Estimate Your Utilities
Rent is typically a primary consideration for ongoing facility expenses, but utilities are going to account for a sizable portion of monthly expenses for your distillery, so you’ll need to carefully estimate the cost of utilities. The first major utility to get estimates for will be energy. Running a distillery means you’ll be using a lot of energy to keep your facility cool during the distillation process—from mashing and fermentation to bottling. If you’re looking at a previously-occupied building, get last year’s usage reports from the utility company. If it’s a brand new building, get estimates and rates so that you can work with your engineers to make calculated estimates.
Another major utility expense will be water. Water is one of the most important ingredients for any spirit, so you’ll be using a lot of it. In addition to usage reports and rates, you’ll need to understand the quality of your water supply and the different types of treatment it might need. Chlorine or chloramine is added by most municipalities and will need to be removed from your distillery water. If you’re using well water for your distillery, there’s usually additional treatment that’s needed. As you begin to do your research on the water you’ll be using, check your local government’s website as most cities publish information online about water quality and the different forms of treatment they use.
Know Your Space Requirements
Arguably the biggest consideration you’ll need to make in selecting the right facility is square footage. The larger the building, the more expensive it’ll be (generally speaking), so we need to carefully examine how much space we really need. Craft distilleries produce less than 100,000 gallons a year, but even small batches require some not-so-small equipment. The best place to begin is by conducting a break even analysis. How much will you need to make/sell in order to break even?
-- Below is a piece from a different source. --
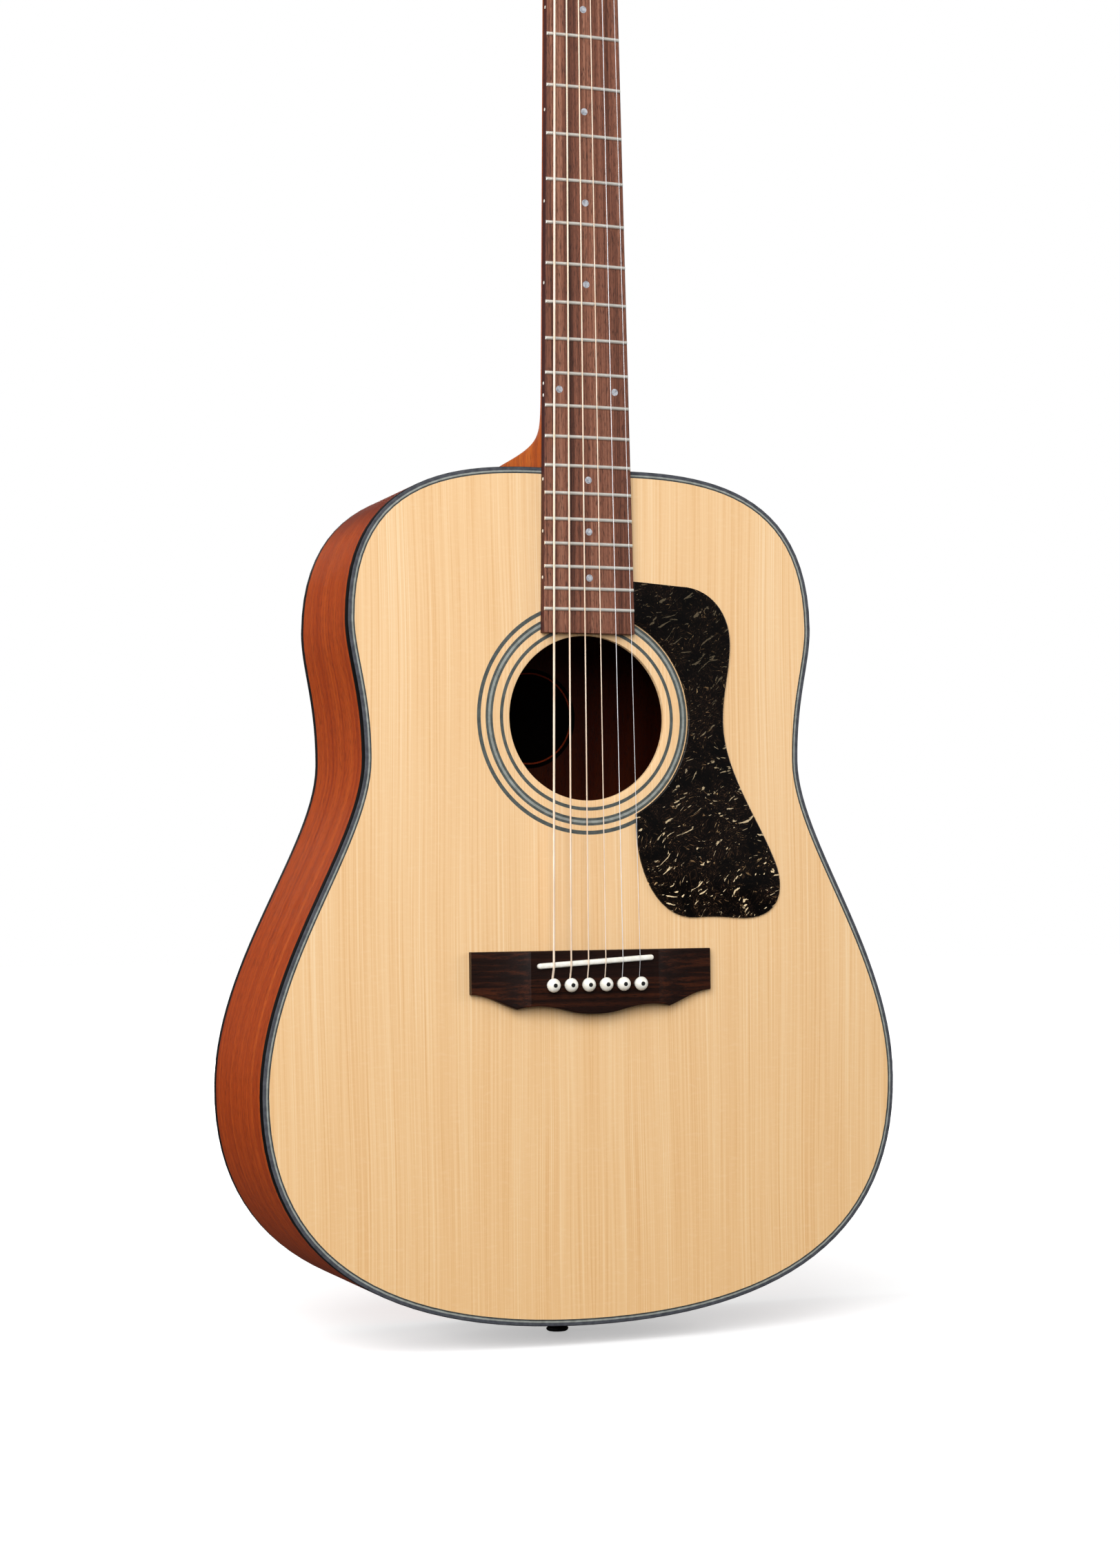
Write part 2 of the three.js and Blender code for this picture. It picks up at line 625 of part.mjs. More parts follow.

Once we have our break even analysis done, we can begin to work on capacity and production requirements. This will be a good time to seek out the help of a distillery engineer. They can easily determine whether or not you’ll need three 500-gallon stills or eight 2,500 gallon stills and whether you’ll need to store 100 barrels at a time or 10,000. Another important thing to keep in mind as you gauge distilling equipment is building height. Fermenters are usually anywhere from 5 to 9 feet tall and stills can be an upwards of 12 feet tall. If you are restricted on building height, you’ll need to make it up with wider equipment, which will mean more total square footage.
And what about a tasting room? If you don’t want to rely solely on distribution as your revenue stream, you’ll need plenty of space for a tasting room to showcase and sell your spirit.
Sketch Out Your Facility
As you begin to narrow down your search for the right facility, you’ll need to judge whether or not each building is conducive to distilling spirits. Now that you have an approximation of how much square footage you need, you can create a simple blueprint for each building to determine whether it will work. This is another great time to involve a distillery engineer as CAD drawing are much more professional than a drawing on the back of a napkin. First, let’s take a look at the production floor. We’ll use the process of distilling whiskey as a demonstration. The whiskey distillation process looks like this:
Step 1 - Fermentables go into mash tun and become mash.
Step 2 - Mash goes into fermenter and becomes distiller’s beer.
Step 3 - Distiller’s beer goes into stripping still and becomes low wines.
Step 4 - Low wines go into finishing still and become heads, hearts, and tails.
Step 5 - Hearts get stored in barrels for aging.
Step 6 - Aged spirit gets bottled & labeled.
Since you already know production and capacity requirements, start placing your equipment out on your blueprint. Your mash tun, fermenter and stills will need to be within close proximity of one another to allow for seamless integration. And you’ll also need space for your barrels to be filled before being taken to be aged.
Next, we’ll design our barrel storage. If you’re going to be storing smaller amounts of barrels, building an on-site facility is best. If you’re planning on storing large amounts of barrels, having a separate barrel house makes life easier. You also need to consider the fact that you won’t just be storing barrels of spirits; you’ll be storing raw goods, finished goods, and consumables. At this stage, a distillery engineer should also begin to plan out all other distillery systems, including sewage, plumbing, HVAC, electrical, steam/hot water and cooling.
Design The Aesthetics
One of the driving factors behind the growth in the distillery industry is premiumization: the concept that consumers are willing to pay more for a product that they perceive is unique and one-of-a-kind. Successful craft distilleries aren’t just selling a product, they’re selling a story. As you begin to make your final selection, look for a building that resembles your brand. Think about the words someone would use to describe your product and then look for a building that can be described by those same words. If you’re having trouble finding a building that matches your brand or spirit, a distillery architect can take your vision and design a handsome distillery.
With these 5 considerations, you’ll be able to find the perfect facility for your craft distillery. Remember, this is going to be a huge undertaking and you don’t want any wrong move—especially when it’s regarding your facility—to jeopardize the success of your distillery.